Remember when “camp” was an important category for classifying bits of popular culture? Sure, it’s still around, but you don’t hear it as often as you used to. When I hear it, my strongest association is the 1960’s Batman show, with Adam West. But I thought of it most recently while watching Buffy the Vampire Slayer (my second time binge-watching the series). No, Buffy doesn’t fit neatly in the “campy” box, but it does draw pretty freely from that spring. There’s a higher-than-usual suspension of belief that’s often called for. You can’t worry about whether people would really do those things in a school or a hospital without drawing a SWAT team. You don’t ask how all that loud, catastrophic to-do happens without anyone noticing (unless the plot requires them to notice).
Camp style is a sort of deliberate transgression of situational proprieties, simultaneously satirizing or lampooning those proprieties while still totally relying on them. Relying on them with a wink. Watching Buffy, and wondering at our willingness to go along with the transgression, to wink back while still seriously caring, I thought of The Lamb. I thought of Rael (the Lamia Slayer). It was not yet a well-formed thought, but it seemed right in some way. No wooden stakes come into play; Rael’s blood is enough, and the Lamia become food rather than dust. But the heavy sense of destiny is familiar.
Then I remembered “magical realism” (AKA “magic realism”). Though more commonly applied to certain novelists, this phrase is also applied to some painters. It’s related to surrealism, and often seems to veer in that direction. But it generally stays “realistic” in its framing and in its primary references, so that the fantastic elements stand out in just the right way. Consider the work of Philip Curtis or George Tooker.
Framing the fantastic elements with the real. Allowing the surreal to impinge, even to the point of a kind of crisis between worlds, where competing candidates for “real” become both equally real and equally fantastic. New York City is real, but in The Lamb it becomes a fantasy, a fable, an open question in some important sense. The city is a contrast to the strange, rocky landscape where Rael travels inexorably toward that strange collapse of self into his brother John. When he’s “Back in New York City,” it’s more like a Potemkin city, a reconstruction or representation of the city, and we see the city as a wasteland somehow continuous with the mysterious land of Slippermen.
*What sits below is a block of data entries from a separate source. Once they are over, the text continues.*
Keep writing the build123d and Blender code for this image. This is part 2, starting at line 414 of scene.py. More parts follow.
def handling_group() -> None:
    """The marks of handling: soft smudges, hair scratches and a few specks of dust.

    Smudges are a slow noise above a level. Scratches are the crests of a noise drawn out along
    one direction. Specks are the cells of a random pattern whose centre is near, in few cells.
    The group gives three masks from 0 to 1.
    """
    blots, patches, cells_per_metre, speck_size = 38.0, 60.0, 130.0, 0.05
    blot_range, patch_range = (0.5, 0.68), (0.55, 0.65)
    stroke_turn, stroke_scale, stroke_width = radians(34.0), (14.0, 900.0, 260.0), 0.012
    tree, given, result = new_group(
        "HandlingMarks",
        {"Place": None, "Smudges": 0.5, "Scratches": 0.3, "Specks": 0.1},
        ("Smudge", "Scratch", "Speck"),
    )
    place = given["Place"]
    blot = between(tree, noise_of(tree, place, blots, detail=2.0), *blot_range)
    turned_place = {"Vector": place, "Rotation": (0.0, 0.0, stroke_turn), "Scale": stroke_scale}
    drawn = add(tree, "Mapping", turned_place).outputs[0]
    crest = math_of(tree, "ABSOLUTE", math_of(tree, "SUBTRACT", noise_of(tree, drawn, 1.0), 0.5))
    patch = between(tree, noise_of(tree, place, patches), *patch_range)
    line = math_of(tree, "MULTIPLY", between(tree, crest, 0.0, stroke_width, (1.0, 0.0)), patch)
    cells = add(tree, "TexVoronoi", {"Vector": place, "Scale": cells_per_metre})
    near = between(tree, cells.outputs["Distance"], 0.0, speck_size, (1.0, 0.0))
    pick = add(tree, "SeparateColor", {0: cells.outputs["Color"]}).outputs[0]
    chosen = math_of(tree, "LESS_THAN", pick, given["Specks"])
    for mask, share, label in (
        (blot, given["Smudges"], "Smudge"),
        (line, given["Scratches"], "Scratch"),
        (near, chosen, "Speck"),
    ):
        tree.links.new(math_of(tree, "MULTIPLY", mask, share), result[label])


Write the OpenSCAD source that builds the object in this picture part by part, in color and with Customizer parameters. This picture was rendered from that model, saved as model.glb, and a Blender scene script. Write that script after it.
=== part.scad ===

Thinking of Buffy once more: In “Normal Again,” (season 6, episode 17), we are confronted with the possibility that Buffy’s career as Vampire Slayer is all a hallucination, and that a return to mental health is available to her by choice. [BIG spoiler alert!] The episode deliberately leaves the question of what is real an open question, but Buffy clearly chooses the darker version of Sunnydale, her life as Slayer, and the friends she loves. The passage between the two Sunnydales opens like the window or skylight that opens for Rael. “I must decide between the freedom I had in the rat race, or to stay forever in this forsaken place.” This realization leads directly to – is almost interrupted by – the exclamation, “Hey John!” As if staying is a forgone conclusion. The window fades on cue. Buffy the series cannot be negated, as much fun as it is to play with the possibility. Rael can’t really go back.
So is it really a choice? Is destiny not written deeply into the plot of the narrative, for Rael and for Buffy? Trained by logic into antipathy toward contradictions, it seems WE must decide whether or not these “decisions” are genuinely free. But must that meta-decision be a genuinely free choice as well? Do you smell that? It’s the smell of an infinite regress, suggesting that something in our thinking has gone awry.
When the narrative hinges on some notion of destiny, isn’t there always that ongoing sense of the voluntary, of choosing it even though it is destiny?
Listen again now, and consider: Destinies; fate; predestination; forgone conclusions… Don’t we need to struggle with how none of these really eliminate decision, choice, free will? Might it be that we really don’t (yet) understand decision?
It’s an invitation, not a command. Listen again.
But once you’ve done it, won’t you know that it couldn’t have been otherwise? And perhaps this is true only because it could have been otherwise.